At least one city councilor has called for McQuillan to resign, and has pushed for an investigation into McQuillan’s possible interference in the search and interview process triggered when the City Council, for whom the solicitor works, voted not to reappoint him Jan. 7.

Sean Fountain, chairman of the City Council, said he is researching whether McQuillan can be removed, but suspects the city charter, which requires the solicitor to remain in his job until a successor is appointed, ties their hands. He also is working on putting together a new search committee to vet candidates.

“Mr. McQuillan wasn’t reappointed so we need to put someone in that position, get that position occupied in the best manner and most efficient manner so we can deal with all the city issues,” Fountain said.

He said he did not want to comment on the list of questions or appearance of Gradzewicz’ phone number until he could review the records.

Fountain said he would not add an investigation to the May 6 City Council agenda, which Councilor Tom Ciulla had asked him to do. Fountain said he would allow Ciulla to request an investigation be added to the agenda on May 6, meaning he would have to get the vote of a majority of councilors to add the investigation.

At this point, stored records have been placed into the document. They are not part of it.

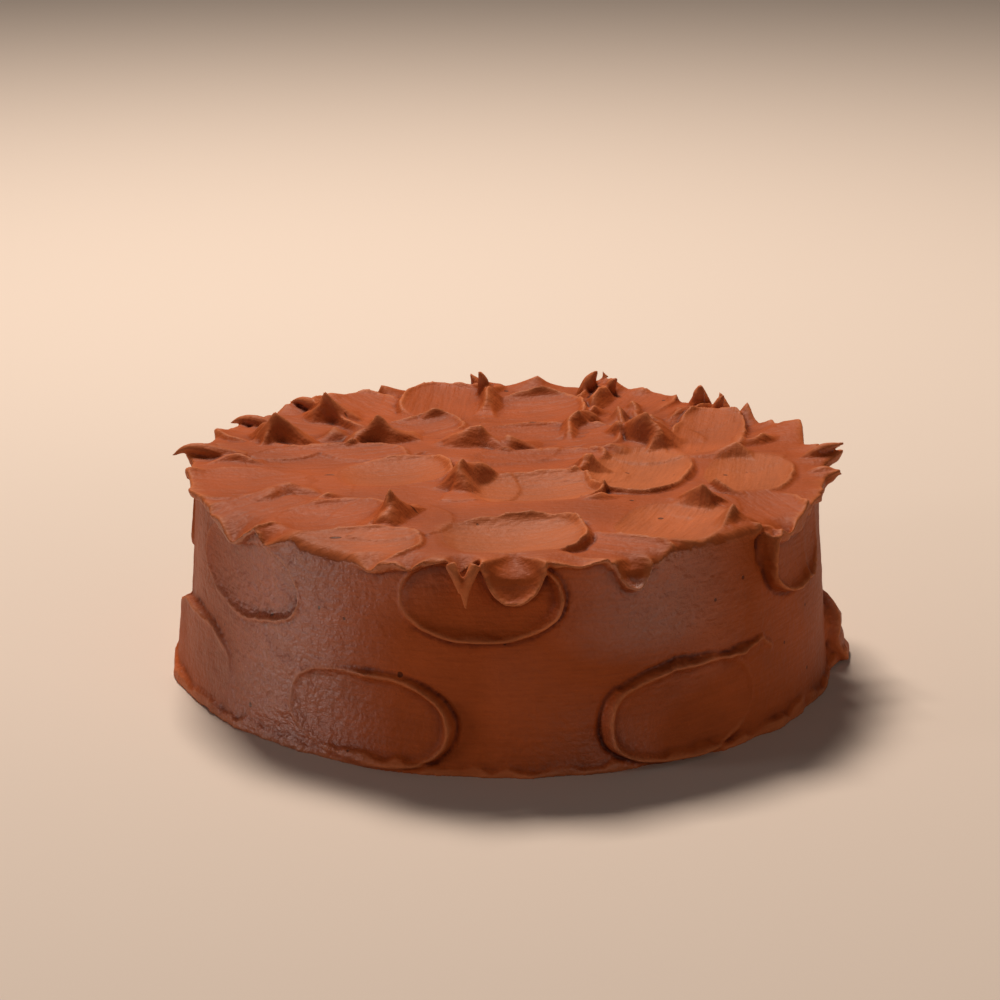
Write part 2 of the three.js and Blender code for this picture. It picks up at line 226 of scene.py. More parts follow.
@dataclass(frozen=True)
class Swipe(Print):
    """One stroke of the spatula over the top.

    at is its middle and heading the bearing it was made along. bend curves it to the left, and start
    is how far its near end fades in.
    """

    at: tuple[float, float] = (0.0, 0.0)
    heading: float = 0.0
    bend: float = 0.0
    start: float = 9.0
    streaks: float = 0.15
    bluntness: float = 2.9

    def local(self, x: np.ndarray, y: np.ndarray) -> tuple[np.ndarray, np.ndarray]:
        """Turns places on the top into places on the swipe.

        Args:
            x: Places to the right of the middle of the cake, in millimetres.
            y: Places behind it.

        Returns:
            The places along the swipe and across it.
        """
        turn = math.radians(self.heading)
        dx, dy = x - self.at[0], y - self.at[1]
        along = (dx * math.cos(turn) + dy * math.sin(turn)) / (self.length / 2)
        across = (dy * math.cos(turn) - dx * math.sin(turn)) / (self.width / 2)
        return along, across - self.bend * (along**2 - 0.3)


@dataclass(frozen=True)
class Press(Print):
    """One broad press of the spatula on the wall, at a bearing and a height.

    level is how far it stands out, climb how much more its right edge does and cant its top edge.
    """

    bearing: float = 0.0
    up: float = 0.0
    roll: float = 0.0
    bluntness: float = 2.4

    def local(self, sideways: np.ndarray, height: np.ndarray) -> tuple[np.ndarray, np.ndarray]:
        """Turns places on the unrolled wall into places on the press.

        Args:
            sideways: Places to the right of the press's bearing, in millimetres.
            height: Places up the wall.

        Returns:
            The places along the press and across it.
        """
        turn = math.radians(self.roll)
        rise = height - self.up
        along = (sideways * math.cos(turn) + rise * math.sin(turn)) / (self.length / 2)
        across = (rise * math.cos(turn) - sideways * math.sin(turn)) / (self.width / 2)
        return along, across


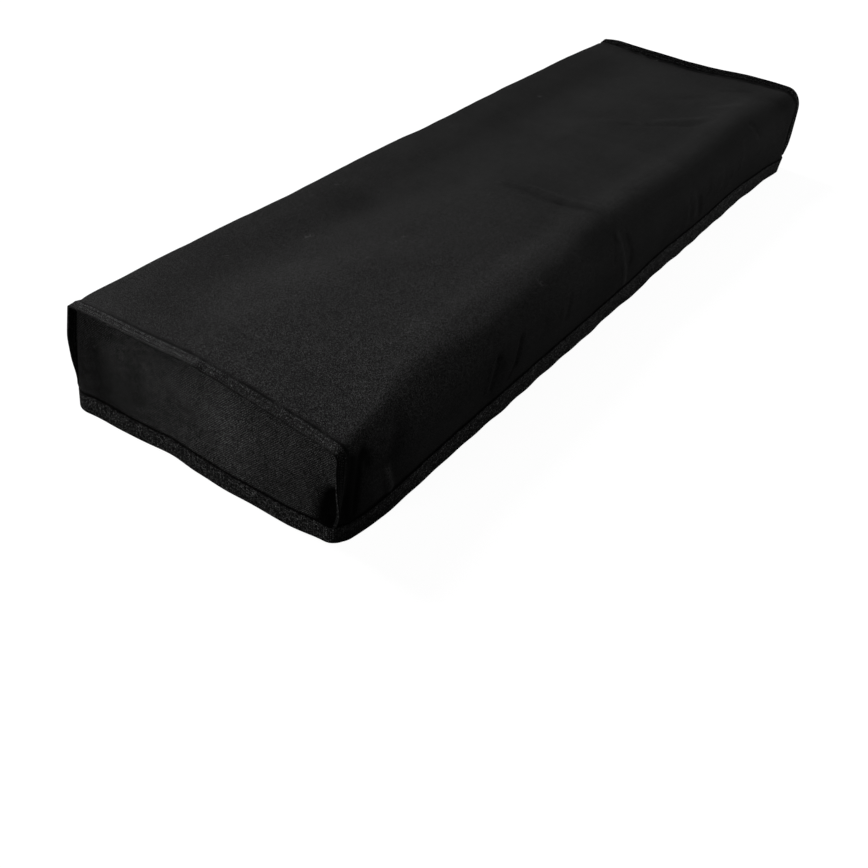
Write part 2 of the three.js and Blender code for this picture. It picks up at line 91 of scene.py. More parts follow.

Councilors on April 1 voted 5-4 against appointing D’Agostino, with several councilors concerned about what they called a flawed search process. They also voted to restart the search for a new city solicitor at that meeting, but the position has not been posted or advertised.

Watching the March 26 interview from home on a live feed, McQuillan sent a text message to Councilor Jamie Atkinson during D’Agostino’s portion of the interview and to Councilor Ron Marsan at the very end of the meeting, according to city cell phone records. He also sent a text message to D’Agostino during his interview and accused him of lying to the council, though it is unclear whether McQuillan meant to send it to him or to a councilor.

McQuillan sent a text message to Atkinson at 6:40 p.m., 10 minutes into the interview and as D’Agostino was wrapping up his introductory comments. Atkinson asked several questions, including three of the seven questions found in McQuillan’s email account. Those questions focused on D’Agostino’s ongoing lawsuit against the city of Lawrence involving the end of his service as assistant city solicitor, and whether D’Agostino would go back to work for Lawrence should he win his suit.

Atkinson said yesterday McQuillan did not send him any questions to ask at the meeting.

At about 6:50 p.m. the night of the meeting, D’Agostino answered a question from Atkinson about why Gradzewicz had rescinded his reference. D’Agostino said he was not aware that Gradzewicz emailed the council on March 22 rescinding his reference.

At 6:53 p.m., McQuillan, watching the interview live from home, sent a text message to D’Agostino, saying, “That’s a lie he tried to contact Gradzewicz today!!!!”